--- Begin Material provided ---
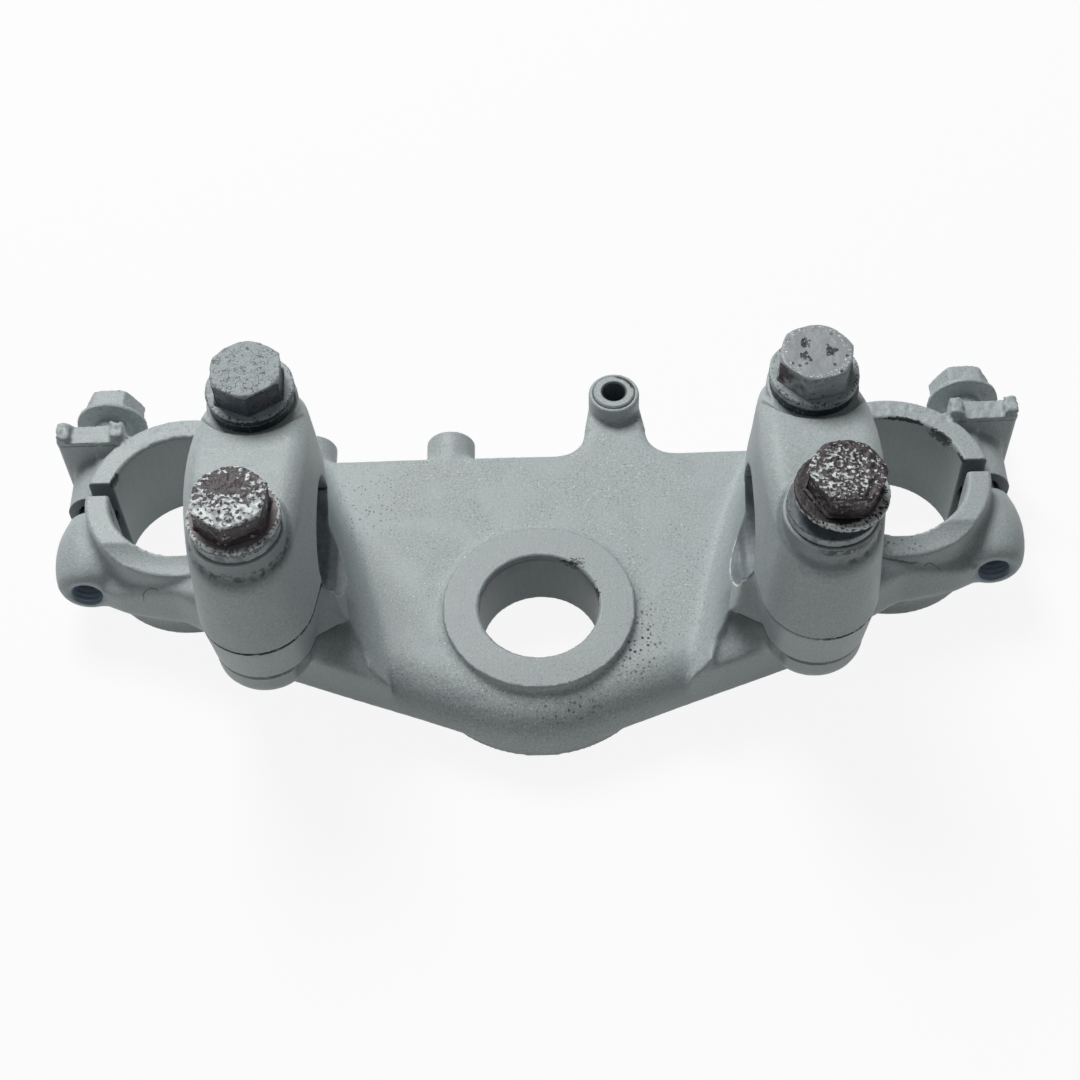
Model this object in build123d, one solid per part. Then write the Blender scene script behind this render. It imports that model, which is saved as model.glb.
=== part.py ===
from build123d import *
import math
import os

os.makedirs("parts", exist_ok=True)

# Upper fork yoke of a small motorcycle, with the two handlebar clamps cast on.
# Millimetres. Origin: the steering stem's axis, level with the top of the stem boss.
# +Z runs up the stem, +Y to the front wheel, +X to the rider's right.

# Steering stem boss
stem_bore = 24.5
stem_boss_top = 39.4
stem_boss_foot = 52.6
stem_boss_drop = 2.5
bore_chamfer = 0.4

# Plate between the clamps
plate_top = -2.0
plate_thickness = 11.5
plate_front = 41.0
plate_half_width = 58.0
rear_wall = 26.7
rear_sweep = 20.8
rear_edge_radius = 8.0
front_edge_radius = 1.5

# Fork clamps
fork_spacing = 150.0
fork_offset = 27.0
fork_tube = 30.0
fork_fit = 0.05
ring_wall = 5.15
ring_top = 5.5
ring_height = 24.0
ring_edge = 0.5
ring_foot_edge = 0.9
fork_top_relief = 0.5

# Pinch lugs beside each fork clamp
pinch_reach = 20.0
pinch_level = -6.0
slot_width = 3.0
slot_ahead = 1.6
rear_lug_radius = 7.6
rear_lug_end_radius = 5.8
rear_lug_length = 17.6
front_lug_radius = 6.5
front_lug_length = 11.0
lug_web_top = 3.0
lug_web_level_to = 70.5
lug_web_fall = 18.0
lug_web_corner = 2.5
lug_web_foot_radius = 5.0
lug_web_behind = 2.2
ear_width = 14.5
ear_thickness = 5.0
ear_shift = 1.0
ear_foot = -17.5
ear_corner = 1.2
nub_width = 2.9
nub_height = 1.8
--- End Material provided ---
--- Begin Material provided ---
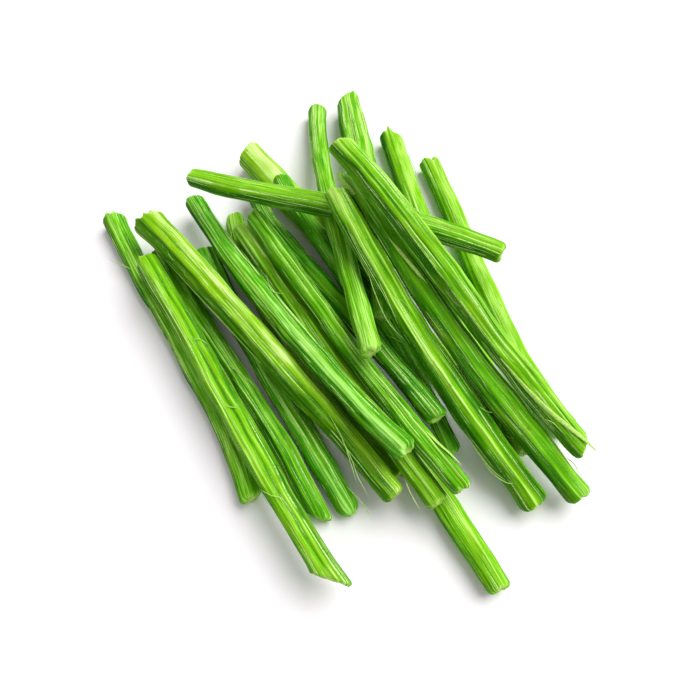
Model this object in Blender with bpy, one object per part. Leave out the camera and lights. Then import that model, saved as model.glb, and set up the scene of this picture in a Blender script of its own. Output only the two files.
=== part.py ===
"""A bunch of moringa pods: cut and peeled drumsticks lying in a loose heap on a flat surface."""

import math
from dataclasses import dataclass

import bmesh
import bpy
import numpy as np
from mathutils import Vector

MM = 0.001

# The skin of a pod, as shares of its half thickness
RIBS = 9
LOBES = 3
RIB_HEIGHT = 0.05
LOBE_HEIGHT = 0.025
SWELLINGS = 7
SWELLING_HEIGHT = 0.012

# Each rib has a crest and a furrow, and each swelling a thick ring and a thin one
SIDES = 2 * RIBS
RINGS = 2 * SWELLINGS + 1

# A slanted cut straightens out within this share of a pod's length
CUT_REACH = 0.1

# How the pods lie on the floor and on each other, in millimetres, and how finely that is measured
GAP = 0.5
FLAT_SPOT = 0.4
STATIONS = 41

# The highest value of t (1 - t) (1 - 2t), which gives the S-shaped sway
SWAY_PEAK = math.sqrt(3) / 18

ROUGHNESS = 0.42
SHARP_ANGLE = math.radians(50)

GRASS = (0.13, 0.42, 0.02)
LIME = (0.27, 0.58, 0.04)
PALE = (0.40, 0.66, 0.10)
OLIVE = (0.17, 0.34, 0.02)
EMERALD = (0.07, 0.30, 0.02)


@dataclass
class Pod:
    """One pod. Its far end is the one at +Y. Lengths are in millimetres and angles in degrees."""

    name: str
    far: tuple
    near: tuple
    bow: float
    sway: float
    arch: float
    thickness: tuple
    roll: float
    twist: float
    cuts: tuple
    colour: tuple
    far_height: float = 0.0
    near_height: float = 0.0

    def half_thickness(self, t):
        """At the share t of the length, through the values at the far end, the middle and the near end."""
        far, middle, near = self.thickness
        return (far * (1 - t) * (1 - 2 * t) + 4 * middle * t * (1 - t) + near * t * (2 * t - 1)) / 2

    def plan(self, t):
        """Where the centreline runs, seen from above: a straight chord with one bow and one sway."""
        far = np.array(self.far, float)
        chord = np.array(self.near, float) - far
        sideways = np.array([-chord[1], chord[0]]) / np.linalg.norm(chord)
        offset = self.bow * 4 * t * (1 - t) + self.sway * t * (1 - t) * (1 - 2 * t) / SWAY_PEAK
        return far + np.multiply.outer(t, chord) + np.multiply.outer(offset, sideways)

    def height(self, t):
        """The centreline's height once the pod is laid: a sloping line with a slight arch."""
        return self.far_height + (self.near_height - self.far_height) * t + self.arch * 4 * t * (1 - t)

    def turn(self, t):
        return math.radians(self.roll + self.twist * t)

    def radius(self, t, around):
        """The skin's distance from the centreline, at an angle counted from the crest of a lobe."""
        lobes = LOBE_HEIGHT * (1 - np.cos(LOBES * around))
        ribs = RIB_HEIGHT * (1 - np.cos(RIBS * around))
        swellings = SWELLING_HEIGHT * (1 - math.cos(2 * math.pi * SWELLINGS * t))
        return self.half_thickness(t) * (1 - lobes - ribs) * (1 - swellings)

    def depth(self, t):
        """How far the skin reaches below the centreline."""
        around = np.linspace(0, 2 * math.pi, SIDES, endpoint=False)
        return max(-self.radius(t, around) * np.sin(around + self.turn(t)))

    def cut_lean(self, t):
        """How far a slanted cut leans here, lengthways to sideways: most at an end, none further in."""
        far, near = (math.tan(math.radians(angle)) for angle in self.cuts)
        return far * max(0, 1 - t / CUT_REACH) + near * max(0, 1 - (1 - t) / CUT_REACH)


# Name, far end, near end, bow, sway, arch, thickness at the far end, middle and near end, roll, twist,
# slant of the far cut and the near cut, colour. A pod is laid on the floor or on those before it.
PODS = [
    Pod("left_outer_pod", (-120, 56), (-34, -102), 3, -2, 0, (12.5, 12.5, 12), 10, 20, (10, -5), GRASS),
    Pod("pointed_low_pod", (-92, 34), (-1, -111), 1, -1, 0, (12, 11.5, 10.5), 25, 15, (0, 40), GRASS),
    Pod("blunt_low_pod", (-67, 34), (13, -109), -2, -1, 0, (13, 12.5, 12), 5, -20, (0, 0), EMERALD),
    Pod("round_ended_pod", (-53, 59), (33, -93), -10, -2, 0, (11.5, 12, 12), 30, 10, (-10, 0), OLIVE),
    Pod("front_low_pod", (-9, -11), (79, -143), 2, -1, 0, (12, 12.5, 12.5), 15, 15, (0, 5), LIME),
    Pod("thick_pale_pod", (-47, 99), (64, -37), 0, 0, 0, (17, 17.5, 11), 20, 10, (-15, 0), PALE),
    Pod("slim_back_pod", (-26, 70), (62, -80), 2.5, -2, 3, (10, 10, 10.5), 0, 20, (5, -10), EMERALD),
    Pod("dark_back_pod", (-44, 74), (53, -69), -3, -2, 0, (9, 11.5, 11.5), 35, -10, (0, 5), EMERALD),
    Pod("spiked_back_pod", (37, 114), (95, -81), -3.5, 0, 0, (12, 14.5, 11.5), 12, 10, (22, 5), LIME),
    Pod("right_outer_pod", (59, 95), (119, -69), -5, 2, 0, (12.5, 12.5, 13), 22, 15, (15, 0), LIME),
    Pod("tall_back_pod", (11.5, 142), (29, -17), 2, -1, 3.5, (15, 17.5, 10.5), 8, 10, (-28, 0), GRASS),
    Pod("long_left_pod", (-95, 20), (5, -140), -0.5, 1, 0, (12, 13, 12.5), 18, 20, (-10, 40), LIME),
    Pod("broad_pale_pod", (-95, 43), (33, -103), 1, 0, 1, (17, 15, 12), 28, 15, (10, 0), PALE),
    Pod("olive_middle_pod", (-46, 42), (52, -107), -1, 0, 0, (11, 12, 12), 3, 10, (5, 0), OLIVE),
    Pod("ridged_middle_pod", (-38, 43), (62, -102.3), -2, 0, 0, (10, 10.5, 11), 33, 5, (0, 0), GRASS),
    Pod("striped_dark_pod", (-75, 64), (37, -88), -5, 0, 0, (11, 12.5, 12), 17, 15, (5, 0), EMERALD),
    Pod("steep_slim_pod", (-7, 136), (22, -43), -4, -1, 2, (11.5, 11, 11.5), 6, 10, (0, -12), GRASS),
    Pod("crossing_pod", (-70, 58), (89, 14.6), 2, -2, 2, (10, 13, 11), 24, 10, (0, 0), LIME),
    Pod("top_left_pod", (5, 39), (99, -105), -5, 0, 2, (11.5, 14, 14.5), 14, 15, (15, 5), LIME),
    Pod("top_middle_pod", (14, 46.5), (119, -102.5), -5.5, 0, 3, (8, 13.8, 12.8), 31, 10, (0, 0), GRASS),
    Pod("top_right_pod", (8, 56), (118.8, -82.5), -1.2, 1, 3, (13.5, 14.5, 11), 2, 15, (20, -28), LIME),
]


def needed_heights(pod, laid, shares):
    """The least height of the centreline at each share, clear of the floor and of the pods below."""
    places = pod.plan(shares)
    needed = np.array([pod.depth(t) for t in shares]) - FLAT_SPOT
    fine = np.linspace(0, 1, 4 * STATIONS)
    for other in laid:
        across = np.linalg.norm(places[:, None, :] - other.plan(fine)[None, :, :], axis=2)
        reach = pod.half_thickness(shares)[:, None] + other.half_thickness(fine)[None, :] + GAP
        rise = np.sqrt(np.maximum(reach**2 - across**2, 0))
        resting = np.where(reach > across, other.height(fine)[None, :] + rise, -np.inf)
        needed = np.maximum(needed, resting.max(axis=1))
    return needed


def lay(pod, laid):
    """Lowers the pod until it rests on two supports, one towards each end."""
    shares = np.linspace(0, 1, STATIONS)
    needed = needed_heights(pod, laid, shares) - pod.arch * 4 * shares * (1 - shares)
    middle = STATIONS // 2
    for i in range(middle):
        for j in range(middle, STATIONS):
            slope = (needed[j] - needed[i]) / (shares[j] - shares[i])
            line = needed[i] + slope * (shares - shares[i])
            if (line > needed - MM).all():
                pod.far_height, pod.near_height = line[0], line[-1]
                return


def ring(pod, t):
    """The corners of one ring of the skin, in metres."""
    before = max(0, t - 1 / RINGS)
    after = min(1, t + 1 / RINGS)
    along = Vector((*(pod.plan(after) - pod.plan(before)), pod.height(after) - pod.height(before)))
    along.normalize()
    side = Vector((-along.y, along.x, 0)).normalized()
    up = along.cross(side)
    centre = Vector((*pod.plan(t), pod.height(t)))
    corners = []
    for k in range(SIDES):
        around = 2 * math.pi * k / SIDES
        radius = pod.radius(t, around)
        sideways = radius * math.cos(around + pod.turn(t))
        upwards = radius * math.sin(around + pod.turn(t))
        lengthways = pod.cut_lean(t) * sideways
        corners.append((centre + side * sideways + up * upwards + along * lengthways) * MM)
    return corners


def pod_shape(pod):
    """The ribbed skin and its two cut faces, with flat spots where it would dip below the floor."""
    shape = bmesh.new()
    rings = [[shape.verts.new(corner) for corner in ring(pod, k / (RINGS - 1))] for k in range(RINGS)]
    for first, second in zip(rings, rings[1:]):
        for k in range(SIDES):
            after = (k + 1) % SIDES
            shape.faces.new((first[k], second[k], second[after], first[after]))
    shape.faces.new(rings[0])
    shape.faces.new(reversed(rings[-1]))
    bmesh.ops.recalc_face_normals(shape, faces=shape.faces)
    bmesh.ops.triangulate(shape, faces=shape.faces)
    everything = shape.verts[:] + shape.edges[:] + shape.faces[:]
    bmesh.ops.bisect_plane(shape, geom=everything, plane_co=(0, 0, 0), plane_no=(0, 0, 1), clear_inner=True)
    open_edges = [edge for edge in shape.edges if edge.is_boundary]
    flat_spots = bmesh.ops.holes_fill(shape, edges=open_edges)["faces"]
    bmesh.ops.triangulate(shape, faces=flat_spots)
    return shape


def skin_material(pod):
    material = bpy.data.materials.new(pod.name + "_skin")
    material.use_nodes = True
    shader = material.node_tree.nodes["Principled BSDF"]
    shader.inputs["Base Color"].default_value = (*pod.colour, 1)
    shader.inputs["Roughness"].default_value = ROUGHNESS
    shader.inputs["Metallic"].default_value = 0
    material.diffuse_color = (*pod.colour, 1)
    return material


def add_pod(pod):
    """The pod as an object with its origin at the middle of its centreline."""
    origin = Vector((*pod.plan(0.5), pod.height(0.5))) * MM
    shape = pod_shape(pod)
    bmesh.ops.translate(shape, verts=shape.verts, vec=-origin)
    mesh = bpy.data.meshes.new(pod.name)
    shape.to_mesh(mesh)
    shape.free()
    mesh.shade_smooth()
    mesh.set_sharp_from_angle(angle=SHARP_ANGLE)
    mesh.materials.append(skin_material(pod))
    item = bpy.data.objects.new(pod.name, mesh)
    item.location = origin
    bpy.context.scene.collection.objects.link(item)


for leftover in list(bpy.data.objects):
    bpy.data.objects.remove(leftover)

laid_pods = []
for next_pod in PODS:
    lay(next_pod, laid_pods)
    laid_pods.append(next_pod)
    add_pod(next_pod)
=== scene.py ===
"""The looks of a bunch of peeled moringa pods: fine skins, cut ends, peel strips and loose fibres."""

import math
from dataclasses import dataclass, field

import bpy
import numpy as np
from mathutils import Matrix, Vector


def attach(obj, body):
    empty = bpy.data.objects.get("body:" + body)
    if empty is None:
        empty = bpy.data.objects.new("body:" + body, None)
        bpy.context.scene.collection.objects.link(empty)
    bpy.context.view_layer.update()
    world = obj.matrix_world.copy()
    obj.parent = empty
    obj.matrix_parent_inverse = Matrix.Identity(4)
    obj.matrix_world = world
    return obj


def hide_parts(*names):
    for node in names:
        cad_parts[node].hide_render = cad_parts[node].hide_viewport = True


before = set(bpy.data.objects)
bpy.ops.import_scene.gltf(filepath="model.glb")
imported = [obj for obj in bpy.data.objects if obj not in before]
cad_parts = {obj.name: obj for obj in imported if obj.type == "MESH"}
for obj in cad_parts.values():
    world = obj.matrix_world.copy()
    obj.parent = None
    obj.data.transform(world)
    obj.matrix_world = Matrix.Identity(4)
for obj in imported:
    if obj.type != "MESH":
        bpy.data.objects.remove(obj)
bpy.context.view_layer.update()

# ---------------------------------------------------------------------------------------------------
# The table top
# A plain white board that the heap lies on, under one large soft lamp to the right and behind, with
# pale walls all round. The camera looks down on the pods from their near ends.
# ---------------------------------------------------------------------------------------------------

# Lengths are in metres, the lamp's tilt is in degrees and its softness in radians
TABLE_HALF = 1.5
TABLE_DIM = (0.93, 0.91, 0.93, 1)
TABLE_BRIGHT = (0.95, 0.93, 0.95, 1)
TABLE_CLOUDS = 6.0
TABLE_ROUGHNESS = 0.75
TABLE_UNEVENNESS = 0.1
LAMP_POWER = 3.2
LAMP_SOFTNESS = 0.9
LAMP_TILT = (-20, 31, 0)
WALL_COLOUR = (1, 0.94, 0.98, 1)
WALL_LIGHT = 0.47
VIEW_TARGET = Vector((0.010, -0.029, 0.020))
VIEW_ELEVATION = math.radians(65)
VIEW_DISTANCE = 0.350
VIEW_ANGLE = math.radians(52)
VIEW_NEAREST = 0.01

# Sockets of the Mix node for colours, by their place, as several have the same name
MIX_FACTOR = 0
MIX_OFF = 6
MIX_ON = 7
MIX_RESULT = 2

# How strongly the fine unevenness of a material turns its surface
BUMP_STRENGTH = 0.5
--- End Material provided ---
--- Begin Material provided ---
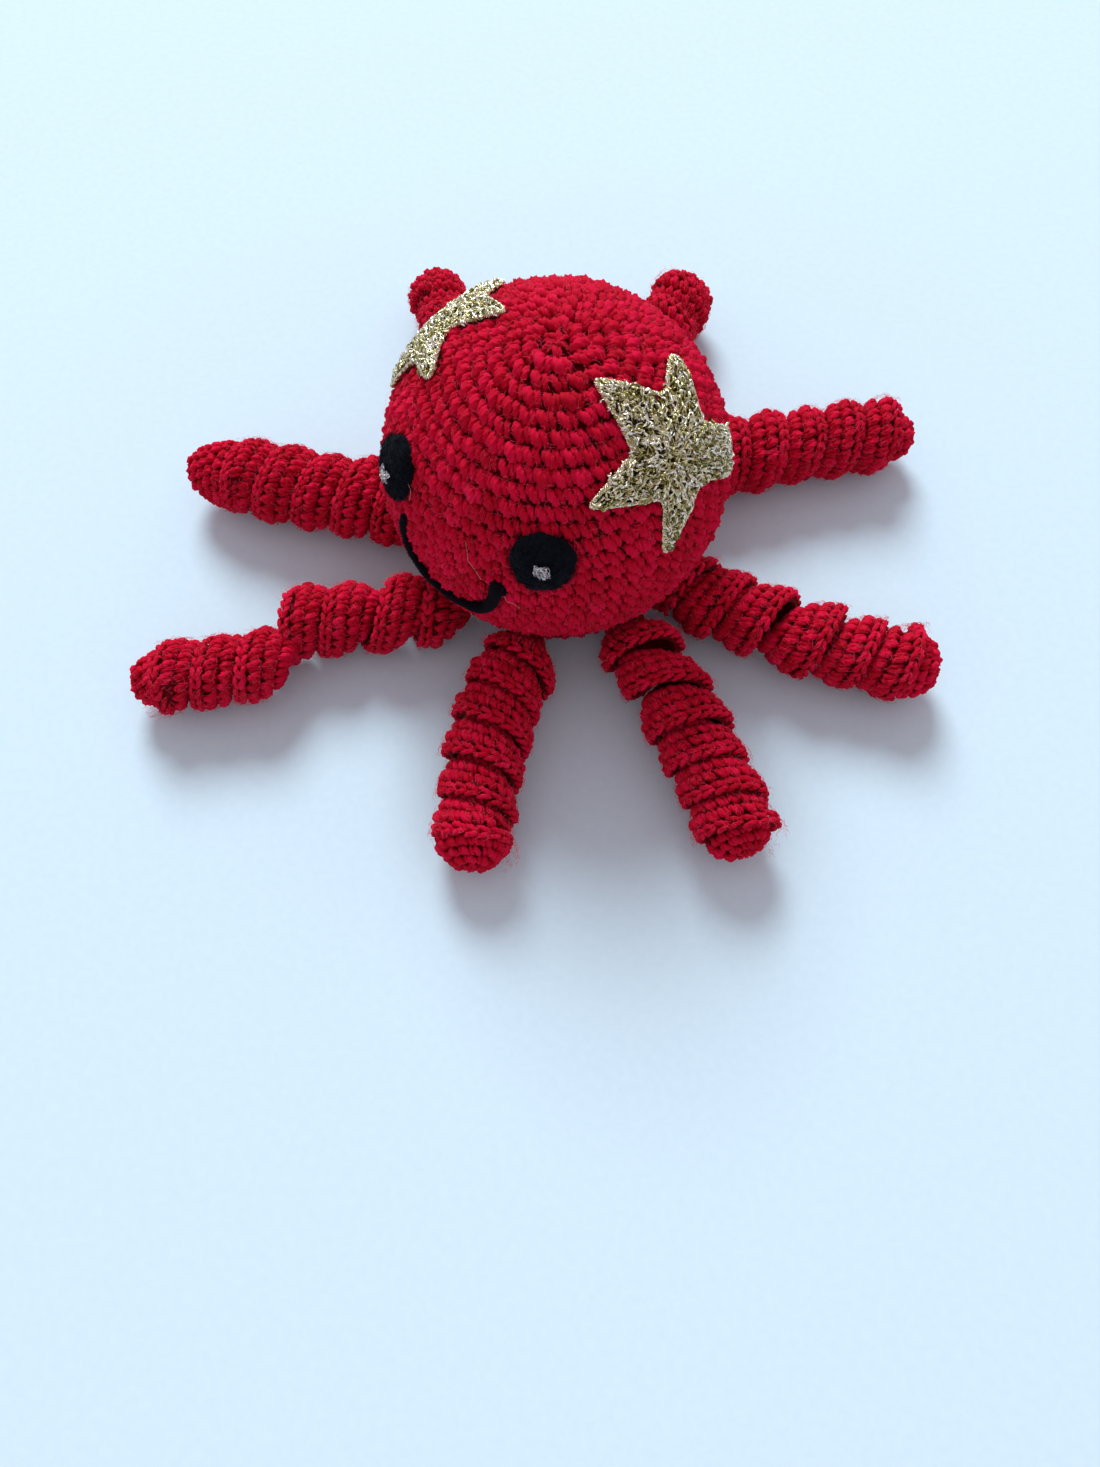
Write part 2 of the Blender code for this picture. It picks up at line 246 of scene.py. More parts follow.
--- End Material provided ---
- Exercise goal -
Starting at the line that holds "for leftover in", copy each line exactly and stop after the line that holds "obj.parent = empty".

- Problem solution -
for leftover in list(bpy.data.objects):
    bpy.data.objects.remove(leftover)

laid_pods = []
for next_pod in PODS:
    lay(next_pod, laid_pods)
    laid_pods.append(next_pod)
    add_pod(next_pod)
=== scene.py ===
"""The looks of a bunch of peeled moringa pods: fine skins, cut ends, peel strips and loose fibres."""

import math
from dataclasses import dataclass, field

import bpy
import numpy as np
from mathutils import Matrix, Vector


def attach(obj, body):
    empty = bpy.data.objects.get("body:" + body)
    if empty is None:
        empty = bpy.data.objects.new("body:" + body, None)
        bpy.context.scene.collection.objects.link(empty)
    bpy.context.view_layer.update()
    world = obj.matrix_world.copy()
    obj.parent = empty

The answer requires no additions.